It used to really rile me up that people like Bill O'Reilly and John Gibson had jobs. Not only jobs, but well-paying, high-profile jobs that could help them coerce women to sexually fondle them with loofahs (remember that Bill?). It was a mixture of anger at how they would boldly lie, bully, take out of context, and deliberately spread propaganda on behalf of the neo-con right wing of the Republican party and their masters Rupert Murdoch and Roger Ailes. I couldn't stand how they could be so wrong, and how so many people could listen to them and assume what they said had any bearing on reality. Most of all, I was panicked that the people who did listen to these idiots and those like them would go out and vote and perhaps breed to create more people to vote like them. This scared me to no end as I saw the country descend into a murky abyss where we'd spend more time debating gay marriage and saying 'Merry Christmas' than on important things like the national deficit, global politics, and of course Congressional hearings on steroids in MLB.
But recently things changed. I attribute this newfound enlightenment to a number of possible factors.
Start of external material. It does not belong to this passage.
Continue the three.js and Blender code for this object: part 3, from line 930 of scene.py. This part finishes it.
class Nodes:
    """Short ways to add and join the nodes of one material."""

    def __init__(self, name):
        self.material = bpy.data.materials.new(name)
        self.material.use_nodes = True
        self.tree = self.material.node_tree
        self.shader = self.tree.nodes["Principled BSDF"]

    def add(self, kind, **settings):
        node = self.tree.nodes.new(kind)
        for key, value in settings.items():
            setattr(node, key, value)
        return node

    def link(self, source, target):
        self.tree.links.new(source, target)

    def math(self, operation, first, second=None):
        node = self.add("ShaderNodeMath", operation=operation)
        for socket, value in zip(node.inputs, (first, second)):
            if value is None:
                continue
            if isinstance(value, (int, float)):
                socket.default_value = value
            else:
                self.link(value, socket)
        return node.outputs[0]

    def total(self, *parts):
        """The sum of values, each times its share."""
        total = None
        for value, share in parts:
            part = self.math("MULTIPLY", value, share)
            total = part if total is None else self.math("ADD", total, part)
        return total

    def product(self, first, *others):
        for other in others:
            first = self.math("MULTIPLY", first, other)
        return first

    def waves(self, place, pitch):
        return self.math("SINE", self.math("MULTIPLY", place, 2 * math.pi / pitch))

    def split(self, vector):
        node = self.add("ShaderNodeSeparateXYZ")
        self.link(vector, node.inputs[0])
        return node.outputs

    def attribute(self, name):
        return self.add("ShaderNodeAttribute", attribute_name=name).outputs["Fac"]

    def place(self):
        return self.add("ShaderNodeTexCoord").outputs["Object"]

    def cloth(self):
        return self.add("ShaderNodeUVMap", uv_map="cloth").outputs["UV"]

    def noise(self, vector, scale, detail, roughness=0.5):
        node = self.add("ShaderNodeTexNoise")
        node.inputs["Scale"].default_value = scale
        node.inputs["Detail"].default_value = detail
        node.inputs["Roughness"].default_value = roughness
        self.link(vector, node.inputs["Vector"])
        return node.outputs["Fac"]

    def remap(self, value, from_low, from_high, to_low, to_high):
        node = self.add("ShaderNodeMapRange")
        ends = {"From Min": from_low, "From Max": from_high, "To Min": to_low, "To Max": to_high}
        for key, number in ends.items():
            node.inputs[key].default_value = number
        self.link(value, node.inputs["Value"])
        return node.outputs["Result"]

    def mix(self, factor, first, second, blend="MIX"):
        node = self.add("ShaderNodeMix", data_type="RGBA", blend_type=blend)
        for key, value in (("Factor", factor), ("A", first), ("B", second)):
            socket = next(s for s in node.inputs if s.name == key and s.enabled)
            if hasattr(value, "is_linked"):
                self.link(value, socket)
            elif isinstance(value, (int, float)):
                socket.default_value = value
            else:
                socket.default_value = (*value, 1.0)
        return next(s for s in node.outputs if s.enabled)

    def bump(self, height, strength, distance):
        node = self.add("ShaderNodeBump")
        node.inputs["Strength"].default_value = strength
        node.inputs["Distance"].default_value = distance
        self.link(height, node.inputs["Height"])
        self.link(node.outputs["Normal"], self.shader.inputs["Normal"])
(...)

Perhaps I realized that life is short and my time is too valuable to waste being angry about these things I cannot change. I just go about assuming that 50% of all the things Bill O'Reilly says are flat out wrong, and the other 50% is not worth knowing. Or at least, not worth knowing from him. I can't change the fact that someone chose to give him a show to vent his vitrol, but I can control whether I pay him any attention. I would make some analogy to a wound that would heal if you stopped paying attention to it, but really, most cuts on the roof of my mouth have 10 times more impact on my day to day than Bill O'Reilly. He can't make me angry if I don't watch him or pay attention to the things he says. And there's no reason for me to pay attention to the things he says. In light of this, why bother?
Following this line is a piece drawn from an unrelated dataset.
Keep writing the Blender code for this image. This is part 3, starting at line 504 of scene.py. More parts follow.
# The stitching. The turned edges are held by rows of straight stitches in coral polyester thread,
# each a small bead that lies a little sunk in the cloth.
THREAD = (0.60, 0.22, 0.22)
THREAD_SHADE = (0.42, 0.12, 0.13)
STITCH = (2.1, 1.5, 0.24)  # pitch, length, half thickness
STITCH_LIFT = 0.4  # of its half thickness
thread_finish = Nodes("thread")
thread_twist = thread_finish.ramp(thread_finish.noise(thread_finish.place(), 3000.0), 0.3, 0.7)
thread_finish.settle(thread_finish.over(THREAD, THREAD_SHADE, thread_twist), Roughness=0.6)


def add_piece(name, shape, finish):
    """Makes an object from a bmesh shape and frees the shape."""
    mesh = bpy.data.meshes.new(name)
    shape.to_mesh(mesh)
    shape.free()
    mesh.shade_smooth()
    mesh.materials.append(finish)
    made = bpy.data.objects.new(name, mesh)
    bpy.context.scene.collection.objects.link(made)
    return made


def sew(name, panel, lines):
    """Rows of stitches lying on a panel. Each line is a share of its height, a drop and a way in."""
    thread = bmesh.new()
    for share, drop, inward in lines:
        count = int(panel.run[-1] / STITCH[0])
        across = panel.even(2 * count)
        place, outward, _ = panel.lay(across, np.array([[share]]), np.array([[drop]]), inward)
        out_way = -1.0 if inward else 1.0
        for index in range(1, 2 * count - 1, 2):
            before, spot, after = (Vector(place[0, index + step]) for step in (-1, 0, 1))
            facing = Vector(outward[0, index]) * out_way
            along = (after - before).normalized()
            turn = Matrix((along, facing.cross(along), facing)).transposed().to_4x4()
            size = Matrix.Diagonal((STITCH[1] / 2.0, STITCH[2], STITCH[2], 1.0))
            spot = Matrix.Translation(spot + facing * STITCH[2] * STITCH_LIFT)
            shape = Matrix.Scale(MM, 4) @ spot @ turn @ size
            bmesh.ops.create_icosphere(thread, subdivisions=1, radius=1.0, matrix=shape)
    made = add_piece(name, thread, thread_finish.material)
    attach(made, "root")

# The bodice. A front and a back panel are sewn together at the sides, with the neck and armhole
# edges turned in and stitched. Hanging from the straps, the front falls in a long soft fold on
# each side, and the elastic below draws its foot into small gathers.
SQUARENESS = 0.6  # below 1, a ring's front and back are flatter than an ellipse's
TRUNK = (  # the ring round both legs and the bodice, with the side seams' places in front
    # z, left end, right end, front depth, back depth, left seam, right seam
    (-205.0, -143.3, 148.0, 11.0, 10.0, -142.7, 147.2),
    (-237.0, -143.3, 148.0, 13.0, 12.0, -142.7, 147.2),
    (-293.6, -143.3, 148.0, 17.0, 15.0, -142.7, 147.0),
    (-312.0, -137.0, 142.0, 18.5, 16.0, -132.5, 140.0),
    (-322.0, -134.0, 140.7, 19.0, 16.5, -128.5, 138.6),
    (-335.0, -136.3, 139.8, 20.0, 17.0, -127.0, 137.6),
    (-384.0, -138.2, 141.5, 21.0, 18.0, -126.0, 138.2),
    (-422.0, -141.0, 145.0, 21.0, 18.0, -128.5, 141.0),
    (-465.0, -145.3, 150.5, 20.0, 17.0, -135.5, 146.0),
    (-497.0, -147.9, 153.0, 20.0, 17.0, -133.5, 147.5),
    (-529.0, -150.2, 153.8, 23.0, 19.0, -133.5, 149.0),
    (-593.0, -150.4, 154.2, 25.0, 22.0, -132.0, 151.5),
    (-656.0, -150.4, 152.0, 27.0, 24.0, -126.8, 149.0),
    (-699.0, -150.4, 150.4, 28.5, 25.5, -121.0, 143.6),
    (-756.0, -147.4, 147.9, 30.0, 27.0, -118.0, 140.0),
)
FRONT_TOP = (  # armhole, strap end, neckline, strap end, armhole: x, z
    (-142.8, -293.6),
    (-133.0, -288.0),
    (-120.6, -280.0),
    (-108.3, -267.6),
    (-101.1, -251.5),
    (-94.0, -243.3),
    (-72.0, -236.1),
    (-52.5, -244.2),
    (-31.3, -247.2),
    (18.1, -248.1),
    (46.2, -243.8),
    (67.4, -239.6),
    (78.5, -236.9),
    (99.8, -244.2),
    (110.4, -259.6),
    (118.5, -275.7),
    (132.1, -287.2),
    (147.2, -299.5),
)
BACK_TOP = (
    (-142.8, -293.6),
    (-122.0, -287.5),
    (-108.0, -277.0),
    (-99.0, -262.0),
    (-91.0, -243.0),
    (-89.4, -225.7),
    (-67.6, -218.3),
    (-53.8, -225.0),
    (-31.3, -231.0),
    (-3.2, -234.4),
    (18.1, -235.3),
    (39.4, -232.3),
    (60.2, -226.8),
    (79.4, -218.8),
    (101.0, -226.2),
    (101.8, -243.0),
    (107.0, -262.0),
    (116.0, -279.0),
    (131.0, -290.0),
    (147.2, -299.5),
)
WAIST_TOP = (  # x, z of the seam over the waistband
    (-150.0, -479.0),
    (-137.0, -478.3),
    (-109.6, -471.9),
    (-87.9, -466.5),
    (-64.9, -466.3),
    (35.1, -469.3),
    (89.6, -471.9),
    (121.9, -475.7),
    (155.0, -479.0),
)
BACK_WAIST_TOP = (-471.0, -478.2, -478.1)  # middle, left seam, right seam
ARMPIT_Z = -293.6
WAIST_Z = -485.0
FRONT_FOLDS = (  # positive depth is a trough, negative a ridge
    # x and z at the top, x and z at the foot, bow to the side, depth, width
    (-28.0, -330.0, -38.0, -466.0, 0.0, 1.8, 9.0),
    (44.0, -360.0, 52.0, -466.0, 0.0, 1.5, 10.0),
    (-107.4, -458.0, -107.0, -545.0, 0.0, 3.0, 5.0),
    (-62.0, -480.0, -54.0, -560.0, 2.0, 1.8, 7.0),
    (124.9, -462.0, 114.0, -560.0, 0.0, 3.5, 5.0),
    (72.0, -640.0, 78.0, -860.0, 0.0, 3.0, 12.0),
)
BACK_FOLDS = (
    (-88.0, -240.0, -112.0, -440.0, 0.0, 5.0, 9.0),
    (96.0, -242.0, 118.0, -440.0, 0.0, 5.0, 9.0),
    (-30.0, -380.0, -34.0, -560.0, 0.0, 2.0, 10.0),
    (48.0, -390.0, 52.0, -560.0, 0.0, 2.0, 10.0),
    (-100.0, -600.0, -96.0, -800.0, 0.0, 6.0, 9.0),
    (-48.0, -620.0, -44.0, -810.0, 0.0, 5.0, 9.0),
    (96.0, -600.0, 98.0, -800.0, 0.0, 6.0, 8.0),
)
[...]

Maybe some of the ability to push people like Papa Bear out of my mind comes from the fact that I understand why he is the way he is and why he makes me angry. Part of it may come from the man that calls O'Reilly by that mocking pet name, Stephen Colbert. When the Colbert Report launched, it cemented in my mind the fact that the O'Reilly Factor and shows of that ilk are designed to make me angry. They are based on the cult of personality. The show sells to people who see the character as a caricature of their own beliefs and feelings, someone who is the larger than life embodiment of your personal opinions. The problem is the only way he can maintain his personality is to be belligerent, provoking an emotional response. If people like him engaged you on an intellectual or rational level, he'd no longer be a personality. Therefore he has to engage you on a baser instinct. In order to do that, he has to get more and more absurd, more and more outrageous. There is not limit to how insane you can sound. There is a limit to when the majority of rational people stop listening to you. (This is part of my 20-60-20 idea, but that is for another time, another post.) As people tuned him out, he's had to become more controversial to try and keep his current fans and try and attract new ones. But one day, he'll have tuned out enough rational Americans that he'll have no angry, stammering, callers who call in and try and make a counter-point, and with no one to shout at, his nonsense is awfully silent. Normally I would pity a fool on an errand of diminishing returns, but it would take a lot for me to pity Bill O'Reilly.
As for the Fox News faithful, the legions of the unwashed uninformed, I don't mind it so much. If a reasonably literate person here in the United States, with the access we have to knowledge and information, still decides to get their news from talking heads, then there's not enough reason inside that person's head for it to be worthwhile to debate them. They just do not have the frame of reference needed to do anything except make you angry; you can't debate the size of the equator if your opponent does not agree that the earth is flat. What is accomplished by trying to persuade or argue with a person that believes this stuff? More importantly, as the talking heads have gotten more out of hand, the fewer people are already listening to them. As per this, http://mediamatters.org/columns/200801290001, albeit Media Matters is a very left-leaning blog, a lot of their reasons make sense. Even the Democratic party has gotten wise to the fact that there is no point in debating on Fox News. They won't listen and they won't let you speak, so how can you change their minds?
So, in light of all this, let old Bill O off the hook. It's ok, he knows he's wrong, but it's too late now. If he starts being reasonable, his whole world would collapse.